Accelerating Matrix Power Operations with GPUs

Abstract

Many-core framework, represented by Graphic Processing Unit (GPU), has been becoming more popular in scientific computing and data analysis, and Compute Unified Device Architecture (CUDA) allows developers to carry out computation on GPUs more conveniently. Matrix operation is one of the most important application scenarios of GPU computation and CUDA, widely appearing in domains like graph applications and artificial intelligence.

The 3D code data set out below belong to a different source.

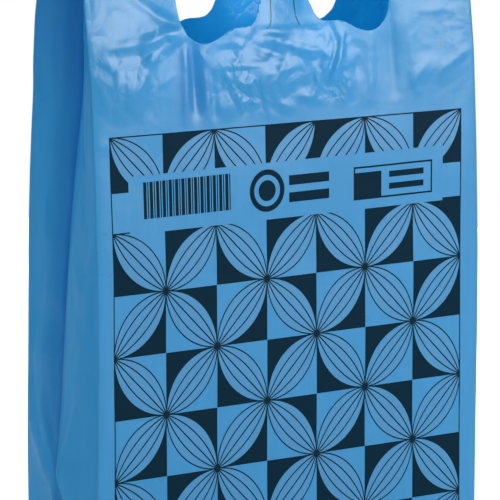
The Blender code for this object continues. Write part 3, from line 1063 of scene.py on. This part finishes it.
def cameraShare(tree):
    # 1 where the camera looks, straight or by way of a reflection
    rays = addNode(tree, "ShaderNodeLightPath").outputs
    seen = addNode(tree, "ShaderNodeMath",
                   {0: rays["Is Camera Ray"], 1: rays["Is Transmission Ray"]},
                   operation="MAXIMUM")
    return addNode(tree, "ShaderNodeMath",
                   {0: seen.outputs[0], 1: rays["Is Glossy Ray"]},
                   operation="MAXIMUM").outputs[0]


def floorMaterial():
    # matt white paint; it looks white to the camera and still takes the bag's shadow
    material = bpy.data.materials.new("mattWhitePaint")
    material.use_nodes = True
    tree = material.node_tree
    tree.nodes.clear()
    glow = times(tree, cameraShare(tree), studio["floorGlow"])
    paint = addNode(tree, "ShaderNodeBsdfDiffuse", {"Color": linear(studio["floorPaint"])})
    white = addNode(tree, "ShaderNodeEmission", {"Color": (1, 1, 1, 1), "Strength": glow})
    both = addNode(tree, "ShaderNodeAddShader", {0: paint.outputs[0], 1: white.outputs[0]})
    addNode(tree, "ShaderNodeOutputMaterial", {0: both.outputs[0]})
    return material


def addStudio():
    world = bpy.data.worlds.new("whiteStudio")
    bpy.context.scene.world = world
    world.use_nodes = True
    tree = world.node_tree
    tree.nodes.clear()
    strength = addNode(tree, "ShaderNodeMapRange",
                       {0: cameraShare(tree), 1: 0.0, 2: 1.0, 3: studio["worldLight"],
                        4: 1.0})
    sky = addNode(tree, "ShaderNodeBackground",
                  {"Color": (1, 1, 1, 1), "Strength": strength.outputs[0]})
    addNode(tree, "ShaderNodeOutputWorld", {0: sky.outputs[0]})

    bm = bmesh.new()
    bmesh.ops.create_circle(bm, cap_ends=True, segments=96,
                            radius=studio["floorRadius"])
    mesh = bpy.data.meshes.new("floor")
    bm.to_mesh(mesh)
    bm.free()
    floor = bpy.data.objects.new("floor", mesh)
    bpy.context.scene.collection.objects.link(floor)
    floor.data.materials.append(floorMaterial())

    for softbox in studio["softboxes"]:
        addSoftbox(*softbox)


addCamera()
addStudio()
film = buildFilm()
film.data.materials.append(filmMaterial(True))
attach(film, "root")
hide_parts("carrier_bag")
plain = filmMaterial(False)
for side in (-1, 1):
    seal = topSeal(side)
    seal.data.materials.append(plain)
    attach(seal, "root")
bpy.context.scene.view_settings.view_transform = "Standard"
print("materials and lights set")
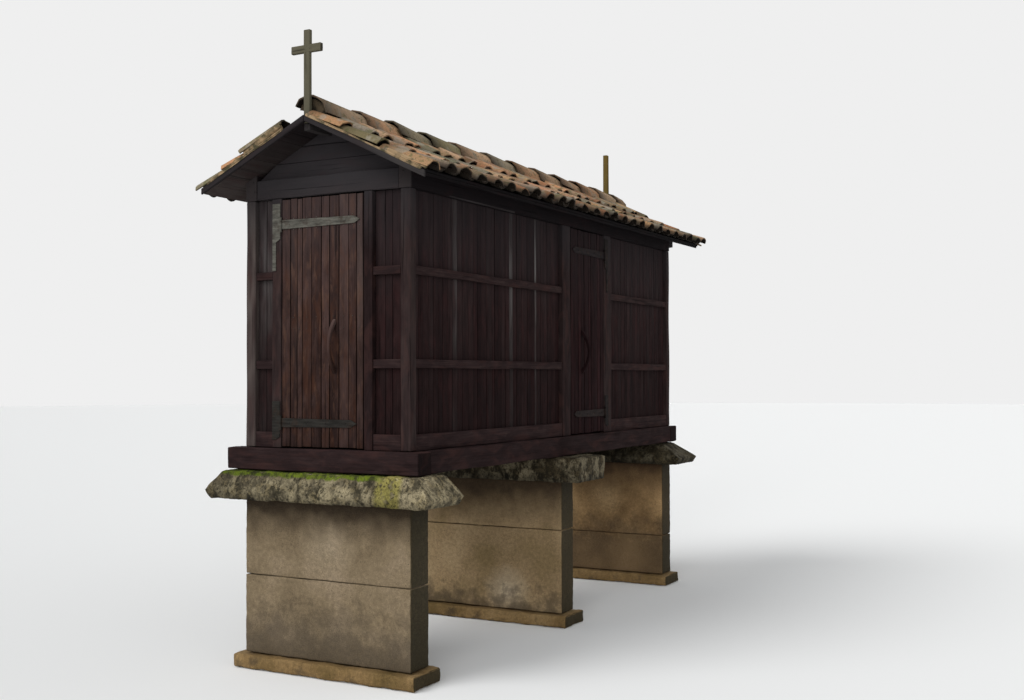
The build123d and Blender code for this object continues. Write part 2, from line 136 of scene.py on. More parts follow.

This paper focuses on accelerating matrix power operation (MPO) process, which appears in many engineering problems and may be time-consuming when the scale of matrixes is large, with GPUs and CUDA. In this paper, three techniques are used to speed up the MPO process: matrix parallel reduction, matrix parallel multiplication and CUDA dynamic parallelism. The experiments were carried out on NVIDIA RTX 2080 Super and Intel(R) Core(TM) i7-10750H. The code is compiled and executed in Visual Studio 2019 community, the GPU driver version is 461.40, the CUDA version is 11.1, and the NVCC version is 11.1.74. With all three techniques, the MPO process can get hundreds of times speedup compared with the sequential multiplication process executed by Eigen library, even though the code of algorithm is hardly optimized. Moreover, with the number of power increasing, the efficiency of algorithm can be even higher because of the relatively fixed time consumed in data transmission and GPU memory allocation.